Tele-nursing robots provide a safe approach for patient-caring in quarantine areas. For effective nurse-robot collaboration, ergonomic teleoperation interfaces have to be developed that are intuitive and reduce the physical and cognitive workload. We propose a framework to evaluate the control interfaces that help to iteratively develop an intuitive, efficient and ergonomic teleoperation interface. We first present the usage of pre-defined objective and subjective metrics to evaluate three representative designs of contemporary teleoperation interfaces. The results indicate that teleoperation via human motion mapping outperforms the gamepad and stylus interfaces. The trade-off with using motion mapping as a teleoperation interface is the non-trivial physical fatigue. To better understand the impact of heavy physical demand during motion mapping teleoperation, we propose an objective assessment of physical workload in robot teleoperation using electromyography (EMG).

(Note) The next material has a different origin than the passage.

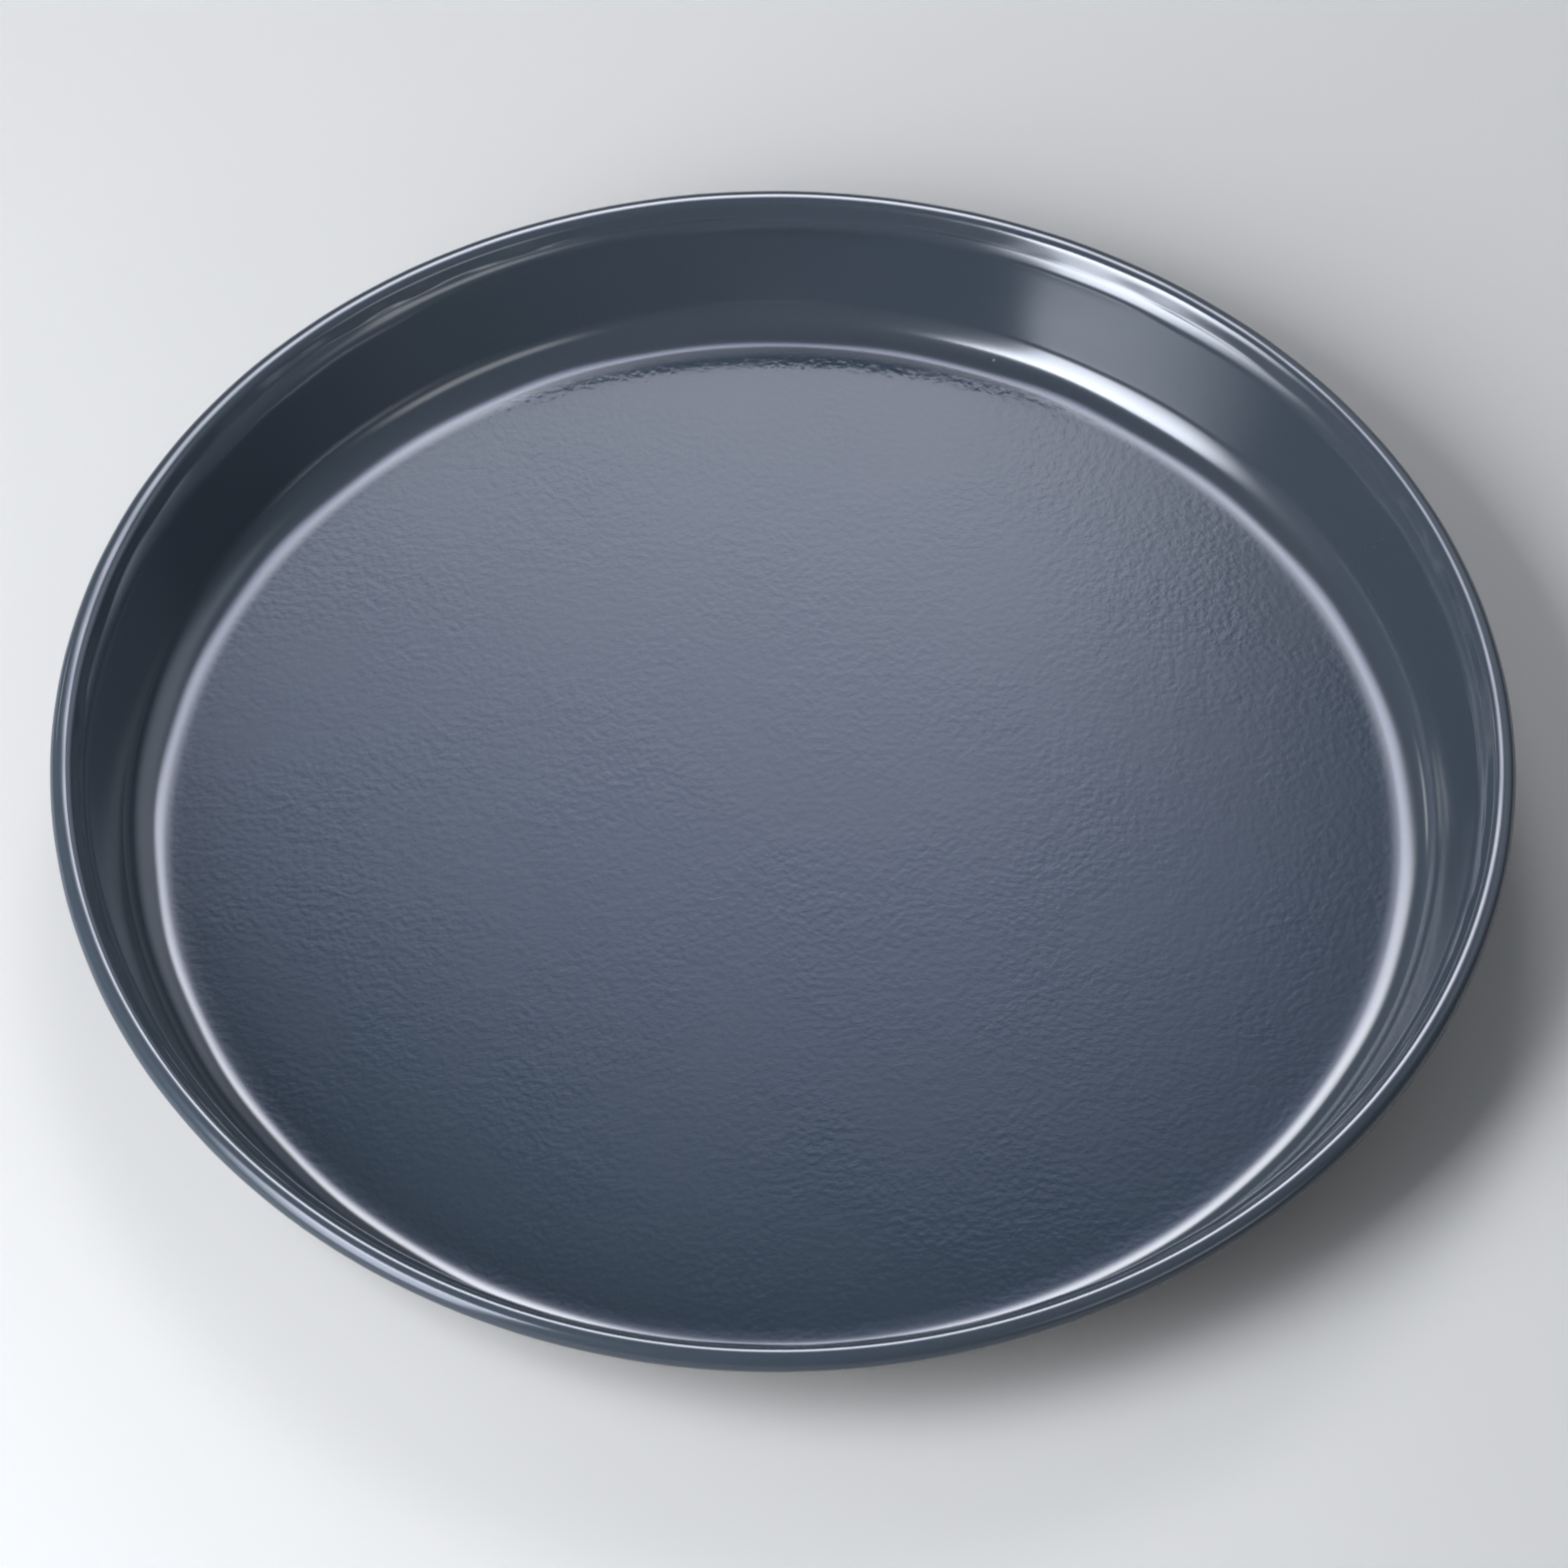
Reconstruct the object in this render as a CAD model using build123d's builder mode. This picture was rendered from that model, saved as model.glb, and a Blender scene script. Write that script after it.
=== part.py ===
from build123d import *
import math
import os

# A round enamelled pizza pan, in millimetres.
# The origin is the centre of the underside, and +Z points up out of the well.
# One pressed steel sheet carries two coats of fused enamel.

# The whole pan
pan_diameter = 350.0
pan_height = 34.1

# The sheet and its coats
steel_thickness = 0.8
ground_thickness = 0.2
cover_thickness = 0.2

# Bends and slopes of the cooking face, from the floor up, with slopes in degrees
floor_bend_radius = 10.5
wall_slope = 71.0
shoulder_bend_radius = 9.0
shoulder_slope = 41.0
collar_bend_radius = 3.0
collar_slope = 58.0
collar_length = 1.6

# The rolled rim: its outer radius, the gap that its hidden edge leaves behind the collar,
# and how far round from the top the cover coat reaches, in degrees
rim_radius = 3.2
seam_gap = 1.3
cover_roll_turn = 165.0

# Depth of each face of the layers below the cooking face
cooking_face = 0.0
ground_face = cooking_face + cover_thickness
steel_face = ground_face + ground_thickness
steel_back = steel_face + steel_thickness
under_face = steel_back + ground_thickness


def bend_rise(radius, from_slope, to_slope):
    """Height that a bend climbs between two slopes."""
    return radius * abs(math.cos(math.radians(from_slope)) - math.cos(math.radians(to_slope)))


def bend_reach(radius, from_slope, to_slope):
    """Distance that a bend goes outwards between two slopes."""
    return radius * abs(math.sin(math.radians(from_slope)) - math.sin(math.radians(to_slope)))


# Each bend of the cooking face, with the slopes that it joins
bends = [
    (floor_bend_radius, 0, wall_slope),
    (shoulder_bend_radius, wall_slope, shoulder_slope),
    (collar_bend_radius, shoulder_slope, collar_slope),
    (rim_radius, collar_slope, 0),
]

# The straight wall takes up the height that the bends and the collar leave
collar_rise = collar_length * math.sin(math.radians(collar_slope))
wall_rise = pan_height - under_face - collar_rise - sum(bend_rise(*bend) for bend in bends)
wall_length = wall_rise / math.sin(math.radians(wall_slope))

# The flat floor takes up the radius that they leave
collar_reach = collar_length * math.cos(math.radians(collar_slope))
wall_reach = wall_length * math.cos(math.radians(wall_slope))
rim_centre = pan_diameter / 2 - rim_radius
floor_radius = rim_centre - collar_reach - wall_reach - sum(bend_reach(*bend) for bend in bends)

# The rolled edge stops short of the collar's back by the seam gap, counted in degrees from the top
roll_outside = rim_radius - ground_face
roll_inside = rim_radius - under_face
seam_angle = math.degrees(math.acos((roll_inside - seam_gap) / roll_outside))
ground_roll_turn = 360 - collar_slope - seam_angle

# The steel stops one coat short of that, so that the ground coat wraps its cut edge
roll_middle = (roll_outside + roll_inside) / 2
steel_roll_turn = ground_roll_turn - math.degrees(ground_thickness / roll_middle)


def face_line(depth, roll_turn):
    """Draws the section's line at one depth, from the axis to the end of the roll, and returns its ends."""
    floor = Line((0, under_face - depth), (floor_radius, under_face - depth))
    floor_bend = JernArc(floor @ 1, floor % 1, floor_bend_radius + depth, wall_slope)
    wall = PolarLine(floor_bend @ 1, wall_length, wall_slope)
    shoulder = JernArc(wall @ 1, wall % 1, shoulder_bend_radius - depth, shoulder_slope - wall_slope)
    collar_bend = JernArc(
        shoulder @ 1, shoulder % 1, collar_bend_radius + depth, collar_slope - shoulder_slope
    )
    collar = PolarLine(collar_bend @ 1, collar_length, collar_slope)
    rim = JernArc(collar @ 1, collar % 1, rim_radius - depth, -(collar_slope + roll_turn))
    return floor @ 0, rim @ 1


def layer_outline(top_depth, bottom_depth, roll_turn):
    """Draws the closed section of a layer that lies between two depths."""
    top_start, top_end = face_line(top_depth, roll_turn)
    bottom_start, bottom_end = face_line(bottom_depth, roll_turn)
    Line(top_start, bottom_start)
    Line(top_end, bottom_end)


# The pressed sheet: flat base, steep wall, shoulder, collar and rolled edge
with BuildPart() as steel_body:
    with BuildSketch(Plane.XZ):
        with BuildLine():
            layer_outline(steel_face, steel_back, steel_roll_turn)
        make_face()
    revolve(axis=Axis.Z)

# The ground coat: enamel on every face of the sheet and round its cut edge
with BuildPart() as ground_coat:
    with BuildSketch(Plane.XZ):
        with BuildLine():
            layer_outline(ground_face, under_face, ground_roll_turn)
        make_face()
    revolve(axis=Axis.Z)
    add(steel_body.part, mode=Mode.SUBTRACT)

# The cover coat: gloss enamel inside the well and over the rolled rim
with BuildPart() as cover_coat:
    with BuildSketch(Plane.XZ):
        with BuildLine():
            layer_outline(cooking_face, ground_face, cover_roll_turn)
        make_face()
    revolve(axis=Axis.Z)

steel_body.part.label = "steel_body"
ground_coat.part.label = "ground_coat"
cover_coat.part.label = "cover_coat"

os.makedirs("parts", exist_ok=True)
export_step(steel_body.part, "parts/steel_body.step")
export_step(ground_coat.part, "parts/ground_coat.step")
export_step(cover_coat.part, "parts/cover_coat.step")
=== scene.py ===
import math
import random

import bpy
import numpy as np
from mathutils import Matrix, Vector


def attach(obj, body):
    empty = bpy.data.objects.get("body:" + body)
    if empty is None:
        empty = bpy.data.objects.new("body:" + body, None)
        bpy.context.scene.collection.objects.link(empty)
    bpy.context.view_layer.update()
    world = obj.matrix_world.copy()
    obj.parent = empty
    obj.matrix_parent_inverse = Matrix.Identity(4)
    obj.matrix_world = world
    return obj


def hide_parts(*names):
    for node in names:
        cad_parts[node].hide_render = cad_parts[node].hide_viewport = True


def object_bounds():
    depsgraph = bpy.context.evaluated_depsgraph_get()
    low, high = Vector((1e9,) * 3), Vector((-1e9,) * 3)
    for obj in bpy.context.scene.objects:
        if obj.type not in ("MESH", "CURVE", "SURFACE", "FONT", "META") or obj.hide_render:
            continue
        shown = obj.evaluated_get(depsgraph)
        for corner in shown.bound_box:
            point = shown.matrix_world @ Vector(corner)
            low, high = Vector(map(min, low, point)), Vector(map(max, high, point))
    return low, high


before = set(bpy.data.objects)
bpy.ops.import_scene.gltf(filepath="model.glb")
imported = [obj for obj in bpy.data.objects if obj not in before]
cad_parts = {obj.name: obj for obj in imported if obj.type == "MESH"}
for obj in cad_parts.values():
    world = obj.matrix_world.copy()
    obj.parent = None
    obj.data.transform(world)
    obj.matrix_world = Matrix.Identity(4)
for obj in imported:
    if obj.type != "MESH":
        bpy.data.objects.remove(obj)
cad_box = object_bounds()

MM = 0.001  # the part's own sizes are in millimetres, and Blender's in metres


# The pressed sheet: one disc of 0.8 mm steel, drawn in a press into a flat floor, a steep wall,
# a shoulder and a collar, with its edge rolled outwards and down into a hollow bead.
# The enamel hides all of it. Its section is the one that both coats follow as well.

PAN_RADIUS, PAN_HEIGHT = cad_box[1][0] / MM, cad_box[1][2] / MM
LEAD_BEND = 130.0  # the floor starts to rise in a very wide bend
LEAD_SLOPE = 2.0
EASE_BEND = 16.0  # then in two tighter ones
EASE_SLOPE = 12.0
FLOOR_BEND = 10.2
WALL_SLOPE = 69.5
SHOULDER_BEND = 9.5
SHOULDER_SLOPE = 42.0
COLLAR_BEND = 3.0
COLLAR_SLOPE = 60.0
COLLAR_LENGTH = 2.2
INNER_BEAD = 2.6  # the roll is tighter inside its crest than outside it, and flatter on the crest
CREST_BEND = 4.0
CREST_SLOPE = 10.0
BEAD = 2.8
STEEL_ROLL = 216.0  # degrees that the roll turns past its level crest, to the sheet's cut edge

# Depth of each face of the layers below the cooking face
COVER_TOP, GROUND_TOP, STEEL_TOP, STEEL_BACK, UNDER_FACE = 0.0, 0.2, 0.4, 1.2, 1.4

# The straight wall takes up the height that the bends and the collar leave, and the floor the radius
SECTION_BENDS = (
    (LEAD_BEND, 0, LEAD_SLOPE),
    (EASE_BEND, LEAD_SLOPE, EASE_SLOPE),
    (FLOOR_BEND, EASE_SLOPE, WALL_SLOPE),
    (SHOULDER_BEND, WALL_SLOPE, SHOULDER_SLOPE),
    (COLLAR_BEND, SHOULDER_SLOPE, COLLAR_SLOPE),
    (INNER_BEAD, COLLAR_SLOPE, CREST_SLOPE),
    (CREST_BEND, CREST_SLOPE, 0),
)
bend_rise, bend_reach = 0.0, 0.0
for bend_radius, start_slope, end_slope in SECTION_BENDS:
    start, end = math.radians(start_slope), math.radians(end_slope)
    bend_rise += bend_radius * abs(math.cos(start) - math.cos(end))
    bend_reach += bend_radius * abs(math.sin(start) - math.sin(end))
collar_rise = COLLAR_LENGTH * math.sin(math.radians(COLLAR_SLOPE))
collar_reach = COLLAR_LENGTH * math.cos(math.radians(COLLAR_SLOPE))
wall_length = (PAN_HEIGHT - UNDER_FACE - collar_rise - bend_rise) / math.sin(math.radians(WALL_SLOPE))
wall_reach = wall_length * math.cos(math.radians(WALL_SLOPE))
crest_share = math.sin(math.radians(CREST_SLOPE))
bead_reach = CREST_BEND * crest_share + BEAD * (1 - crest_share)
floor_radius = PAN_RADIUS - bead_reach - collar_reach - wall_reach - bend_reach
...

We find that physical fatigue happens more in the actions that involve precise manipulation and steady posture maintenance. We further implemented the teleoperation assistance in the form of shared autonomy to eliminate the fatigue-causing component in robot teleoperation via human motion mapping. The experimental results show that the simple autonomous feature can effectively reduce the physical effort while improving the efficiency and accuracy of the teleoperation interface.
Publication
- Tsung-Chi Lin, Achyuthan Unni Krishnan and Zhi Li, “Intuitive, Efficient and Ergonomic Tele-Nursing Robot Interfaces: Design Evaluation and Evolution”, Submitted to ACM Transactions on Human-Robot Interaction (THRI), 2020.